Despite the anticipated moderation in the annual inflation rates, Wednesday's report from the Labor Department will probably not change expectations for an acceleration in price pressures this year. A surge in annual wage growth in January ignited inflation concerns, sparking a sell-off on Wall Street and lifting benchmark U.S. Treasury yields to a four-year high.
There are fears that inflation, which is seen driven by a tightening labor market and increased government spending, could force the Federal Reserve to be a bit more aggressive in raising interest rates this year than is currently anticipated.
The U.S. central bank has forecast three rate hikes this year, with the first increase expected in March.
"The ingredients are in place for stronger inflation this year, but the acceleration is going to be fairly gradual," said Ryan Sweet, senior economist at Moody's Analytics in West Chester, Pennsylvania. "A significant acceleration in inflation is something to worry about in 2019."
The Consumer Price Index probably increased 0.3 percent in January after gaining 0.2 percent in December, according to a Reuters survey of economists. The year-on-year increase in the CPI is seen slowing to 1.9 percent from 2.1 percent in December because of less favorable base effects.
Excluding the volatile food and energy components, the CPI is forecast rising 0.2 percent after a similar gain in December. The year-on-year rise in the so-called core CPI is expected to have moderated to 1.7 percent from 1.8 percent in December. The core CPI is viewed as a better measure of underlying inflation trends.
The Fed tracks a different index, the personal consumption expenditures price index excluding food and energy, which has consistently undershot the U.S. central bank's 2 percent target since mid-2012. Economists also expect the increase in the annual core PCE index slowed down in January from 1.5 percent in December. The data will be published in early March.
"Base effects turn much more favorable in March, and we expect year-ago core inflation rates to firm noticeably in a few months," said Daniel Silver, an economist at JPMorgan in New York.
While average hourly earnings shot up 2.9 percent in January, the largest rise since June 2009, from 2.7 percent in December, some economists do not expect the relatively strong wage gains to translate into higher inflation. They argue that the link between faster wage growth and consumer prices is weak.

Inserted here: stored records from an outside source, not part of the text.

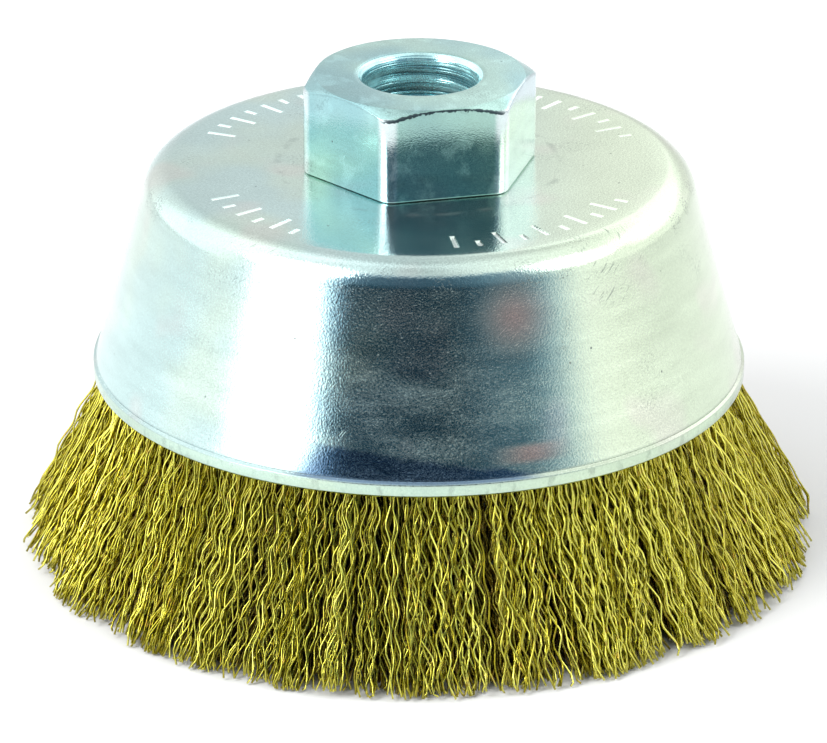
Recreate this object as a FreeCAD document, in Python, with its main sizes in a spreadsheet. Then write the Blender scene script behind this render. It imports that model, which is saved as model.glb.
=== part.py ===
"""Wire cup brush for an angle grinder, in millimetres.

The brush stands on the tips of its wires, with the drive nut on top. Z runs up along the
spindle axis and the origin is on that axis, in the plane of the wire tips.
"""
import FreeCAD, Part
import Sketcher
import math
import os

from FreeCAD import Placement, Rotation, Vector

# Driving dimensions: name, value, meaning
SIZES = (
    ("nut_across_flats", 24.0, "hexagon, flat to flat"),
    ("nut_height", 10.8, "hexagon above the plate"),
    ("nut_corner_round", 1.8, "radius on the six upright corners"),
    ("nut_face_radius", 11.9, "flat face inside the top bevel"),
    ("nut_bevel_angle", 30.0, "top bevel, degrees from the face"),
    ("thread_minor_radius", 5.9, "bore at the crests of the thread"),
    ("bore_mouth_radius", 7.2, "countersink at the top of the bore"),
    ("bore_foot_radius", 7.0, "flare left by the riveting punch"),
    ("spigot_radius", 9.0, "round neck through both cups"),
    ("rivet_radius", 11.4, "neck end, riveted over"),
    ("rivet_height", 1.6, "thickness of the riveted flange"),
    ("rivet_bevel", 0.6, "bevel on the riveted flange"),
    ("cup_height", 25.0, "outer cup, edge to plate"),
    ("cup_wall", 1.5, "sheet of the outer cup"),
    ("plate_radius", 30.8, "where plate and wall lines meet"),
    ("shoulder_radius", 3.6, "outside bend between plate and wall"),
    ("rim_radius", 37.6, "rim band, outside"),
    ("rim_band_height", 1.9, "upright band at the edge"),
    ("rim_step", 0.25, "band stands proud of the wall"),
    ("crease_depth", 0.35, "crease above the band"),
    ("crease_height", 0.5, "crease above the band"),
    ("edge_bevel", 0.3, "broken edge of the band"),
    ("inner_wall", 1.2, "sheet of the inner cup"),
    ("inner_top_radius", 20.5, "inner cup beside the plate"),
    ("inner_lip_radius", 25.0, "inner cup at its lip"),
    ("inner_depth", 16.5, "inner cup, lip to plate"),
    ("inner_bend", 2.0, "bend between its disc and wall"),
    ("ring_wire_radius", 1.5, "wire of the retaining ring"),
    ("wire_fold", 3.0, "wires packed over the ring"),
    ("wire_trim", 20.6, "free wire below the cup"),
    ("tip_radius", 45.6, "outer wire tips"),
    ("tip_inner_radius", 28.0, "inner wire tips"),
    ("stray_reach", 1.4, "stray tips beyond the others"),
    ("tip_jag", 2.0, "unevenness of the trimmed ends"),
    ("tuft_count", 30.0, "hanks round the ring"),
    ("crimp_pitch", 6.2, "length of one wave"),
    ("crimp_swing", 0.9, "side to side travel of a wave"),
    ("inner_crimp_pitch", 12.4, "longer waves on the inner legs"),
    ("inner_crimp_swing", 0.7, "their side to side travel"),
    ("strand_depth", 1.0, "thickness of a strand"),
    ("strand_gap", 0.38, "between strands at the cup mouth"),
    ("strand_root", 5.0, "strand length hidden by the cup"),
    ("mouth_lead", 1.2, "wires run on straight before they flare"),
    ("layer_gap", 0.1, "between layers of strands"),
    ("split_width", 0.5, "split in the packed middle wires"),
    ("split_height", 9.0, "split in the packed middle wires"),
    ("bore_clearance", 0.05, "cups round the neck"),
    ("wire_clearance", 0.1, "wires to the steel parts"),
    ("tuft_clearance", 0.1, "tuft to tuft"),
)

VARIANTS = 5
STRANDS_PER_TUFT = 4
INNER_STRANDS_PER_TUFT = 2

# Relations between the cups, as sheet expressions
WALL_SLOPE = ("((Sizes.rim_radius - Sizes.rim_step - Sizes.plate_radius)"
              " / (Sizes.cup_height - Sizes.rim_band_height))")
WALL_ACROSS = f"(Sizes.cup_wall * sqrt(1 + {WALL_SLOPE}^2))"
INNER_SLOPE = "((Sizes.inner_lip_radius - Sizes.inner_top_radius) / Sizes.inner_depth)"
INNER_ACROSS = f"(Sizes.inner_wall * sqrt(1 + {INNER_SLOPE}^2))"
SPIGOT_LENGTH = "(Sizes.cup_wall + Sizes.inner_wall + Sizes.rivet_height)"
PLATE_TOP = "(Sizes.wire_trim + Sizes.cup_height)"
OUTER_BEND = "(Sizes.shoulder_radius - Sizes.cup_wall)"


def make_sheet(doc):
    """Write the driving dimensions into a spreadsheet."""
    sheet = doc.addObject("Spreadsheet::Sheet", "Sizes")
    for row, (name, value, meaning) in enumerate(SIZES, start=1):
        sheet.set(f"A{row}", name)
        sheet.set(f"B{row}", str(value))
        sheet.set(f"C{row}", meaning)
        sheet.setAlias(f"B{row}", name)
    doc.recompute()
    return sheet


def new_body(doc, label, height_expression):
    """Start a body on the spindle axis, raised to its own height."""
    body = doc.addObject("PartDesign::Body", label)
    body.Label = label
    body.setExpression("Placement.Base.z", height_expression)
    return body


def origin_plane(body, role):
    """Find one of the body's own base planes."""
    return next(item for item in body.Origin.OriginFeatures if item.Role == role)


def closed_sketch(body, name, role, corners):
    """Sketch a closed outline whose corners (name, across, up) are sheet expressions."""
    sketch = body.newObject("Sketcher::SketchObject", name)
    sketch.AttachmentSupport = [(origin_plane(body, role), "")]
    sketch.MapMode = "FlatFace"
    count = len(corners)
    start = [Vector(10 + 5 * math.cos(2 * math.pi * k / count),
                    5 * math.sin(2 * math.pi * k / count), 0) for k in range(count)]
    for k in range(count):
        sketch.addGeometry(Part.LineSegment(start[k], start[(k + 1) % count]), False)
    for k in range(count):
        sketch.addConstraint(Sketcher.Constraint("Coincident", k, 2, (k + 1) % count, 1))
    for k, (corner, across, up) in enumerate(corners):
        for kind, suffix, expression in (("DistanceX", "across", across), ("DistanceY", "up", up)):
            value = start[k].x if kind == "DistanceX" else start[k].y
            index = sketch.addConstraint(Sketcher.Constraint(kind, k, 1, value))
            sketch.renameConstraint(index, f"{corner}_{suffix}")
            sketch.setExpression(f"Constraints.{corner}_{suffix}", expression)
    return sketch


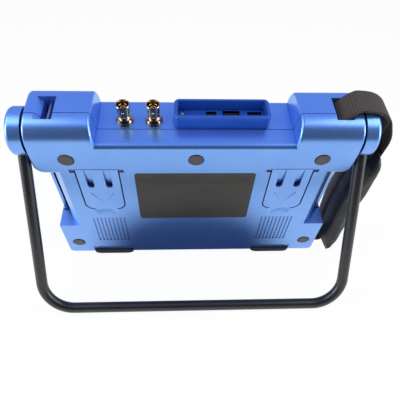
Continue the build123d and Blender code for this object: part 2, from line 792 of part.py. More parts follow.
def flip_foot(turn):
    """A flat moulded foot with a rounded nose on its hinge pin, two channels and an arrow."""
    middle = turn * foot_side
    with BuildPart() as foot:
        with BuildSketch(Plane.XY.offset(-foot_sink)) as flap:
            with Locations((middle, (foot_low + foot_pin_height) / 2)):
                Rectangle(foot_width, foot_pin_height - foot_low)
            fillet(flap.vertices().group_by(Axis.Y)[0], foot_corner_radius)
        extrude(flap.sketch, amount=-foot_thickness)
        with Locations(Plane(origin=(middle, foot_pin_height, -foot_axis_depth), z_dir=(1, 0, 0))):
            Cylinder(foot_thickness / 2, foot_width)
            Cylinder(foot_pin_diameter / 2 + fit_gap, 2 * foot_width, mode=Mode.SUBTRACT)
        # Two channels run down from the hinge and deepen into holes with round ends.
        for lane in (-foot_channel_side, foot_channel_side):
            with BuildSketch(Plane.YZ.offset(middle + lane - foot_channel_width / 2)) as ramp:
                Polygon((foot_pin_height + foot_thickness, 0), (foot_pin_height, -foot_sink - channel_start),
                        (foot_hole_top, -foot_sink - channel_end), (foot_hole_top, 0), align=None)
            extrude(ramp.sketch, amount=foot_channel_width, mode=Mode.SUBTRACT)
            with BuildSketch() as hole:
                with Locations((middle + lane, foot_channel_end)):
                    Circle(foot_channel_width / 2)
                with Locations((middle + lane, (foot_channel_end + foot_hole_top) / 2)):
                    Rectangle(foot_channel_width, foot_hole_top - foot_channel_end)
            extrude(hole.sketch, amount=-foot_sink - foot_hole_depth, mode=Mode.SUBTRACT)
        # The arrow is a shallow three-cornered dish, deepest along its upper edge.
        with BuildSketch(Plane.XY.offset(-foot_sink)) as arrow:
            with Locations((middle, 0)):
                Polygon((-arrow_half_width, arrow_top), (arrow_half_width, arrow_top),
                        (0, arrow_top - arrow_height), align=None)
        dish = extrude(arrow.sketch, amount=-arrow_depth, mode=Mode.PRIVATE)
        floor = Plane(origin=(middle, arrow_top, -foot_sink - arrow_depth), x_dir=(1, 0, 0),
                      z_dir=(0, arrow_depth, arrow_height))
        add(split(dish, bisect_by=floor, keep=Keep.TOP, mode=Mode.PRIVATE), mode=Mode.SUBTRACT)
    return foot


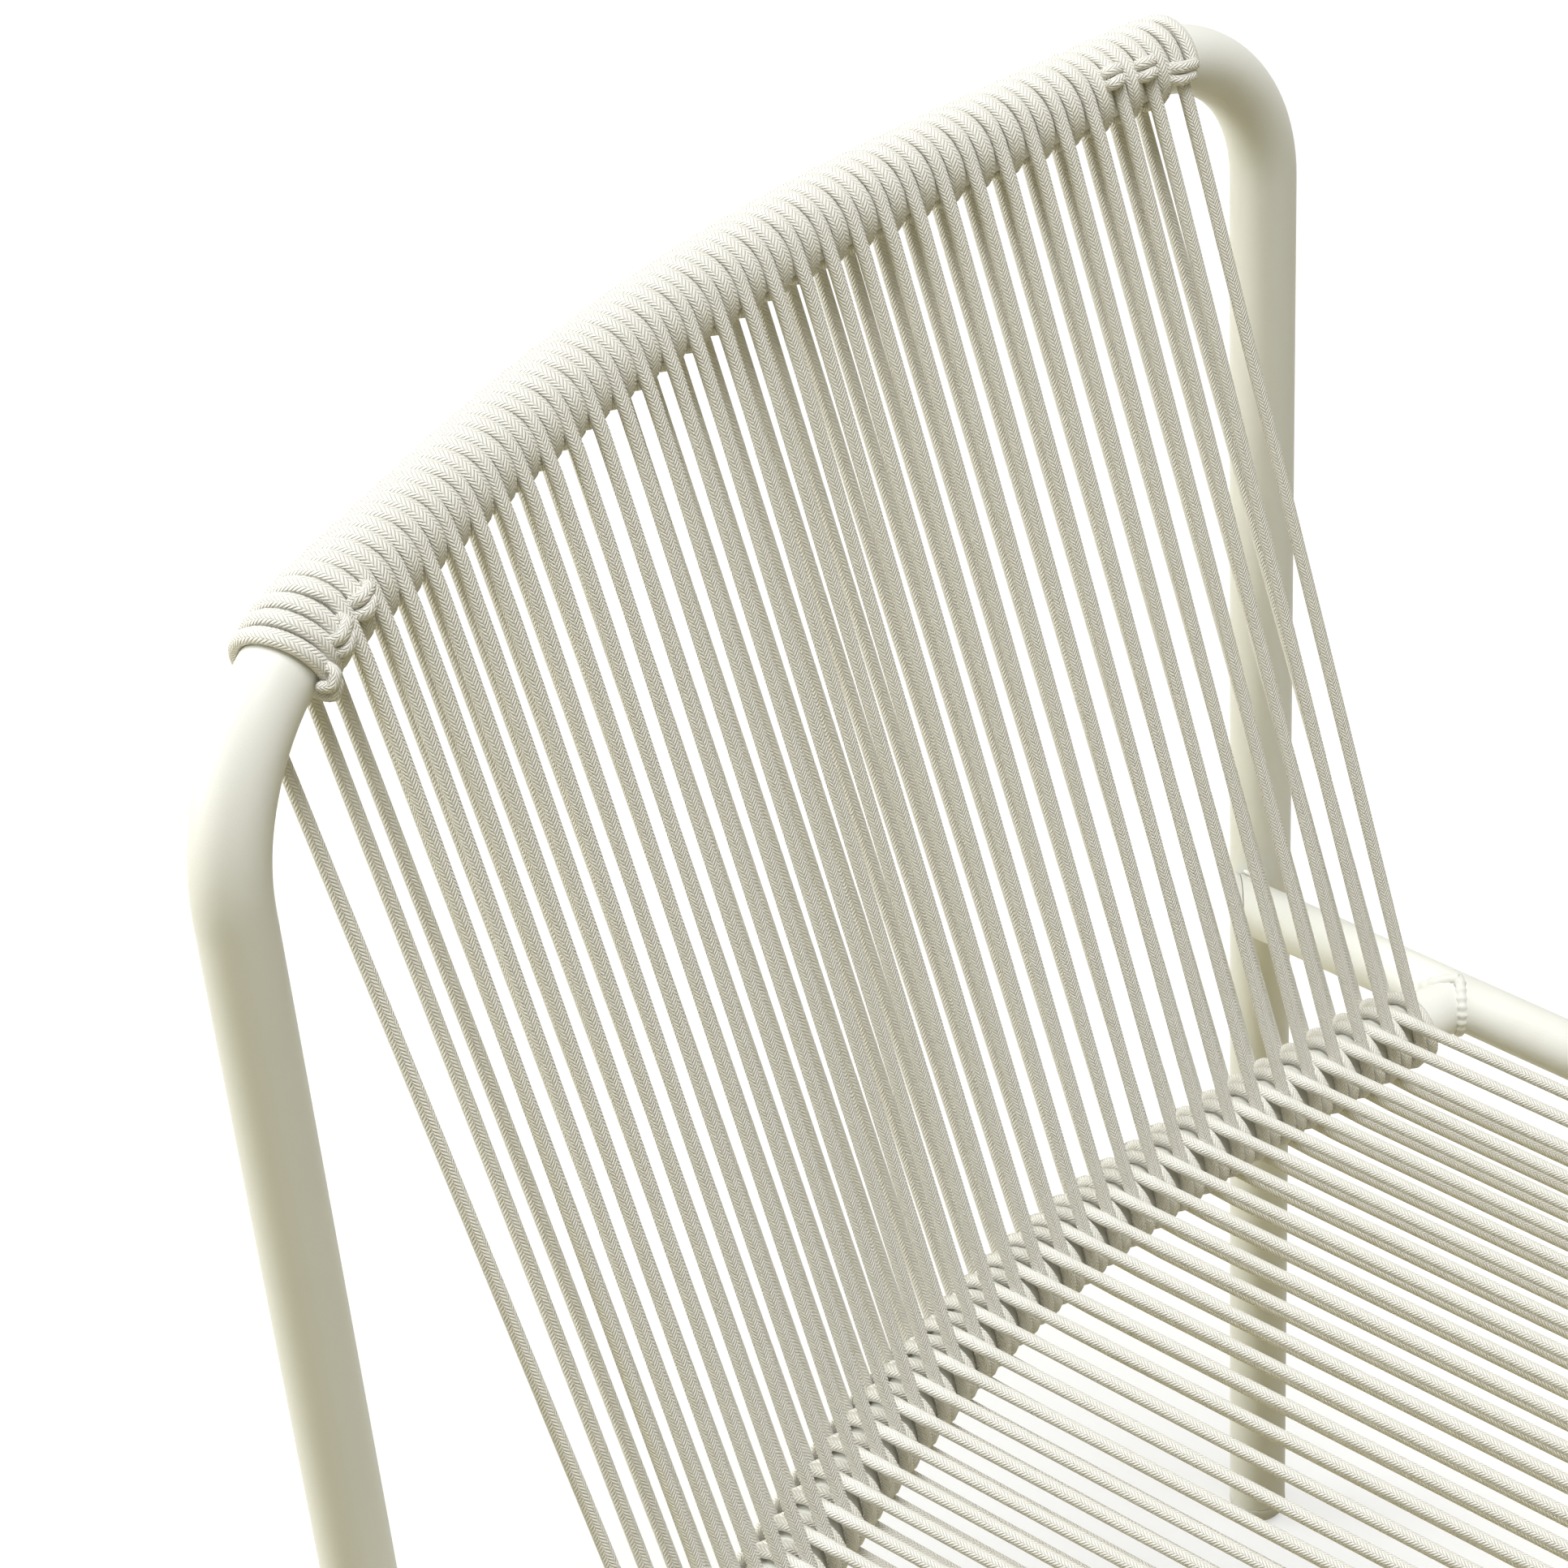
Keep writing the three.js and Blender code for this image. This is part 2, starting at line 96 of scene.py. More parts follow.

"Wages are a small part of the total cost of a good," said Marc Chandler, chief currency strategist at Brown Brothers Harriman in New York. "The relationship between wages and CPI is weak."
Monthly inflation in January was probably lifted by a rebound in gasoline prices and a pickup in the cost of food. Solid increases in rents should keep the core CPI supported.
The core CPI has tended to increase at the start of the year likely as businesses test their pricing power. Economists believe the core CPI could still surprise on the upside in January even though the government tries to strip seasonal fluctuations from the data.
With the January inflation report, the government will incorporate some methodology changes, which could inject volatility into the data.
Used car prices will change to a single month price change from a three-month moving average. Smartphones will be quality adjusted to account for the rapid rate of technological advancements and improved quality to customers.
"On balance we are not going to see any kind of material change to the trend of overall consumer price inflation as we start the year," said Sam Bullard, a senior economist at Wells Fargo Securities in Charlotte, North Carolina.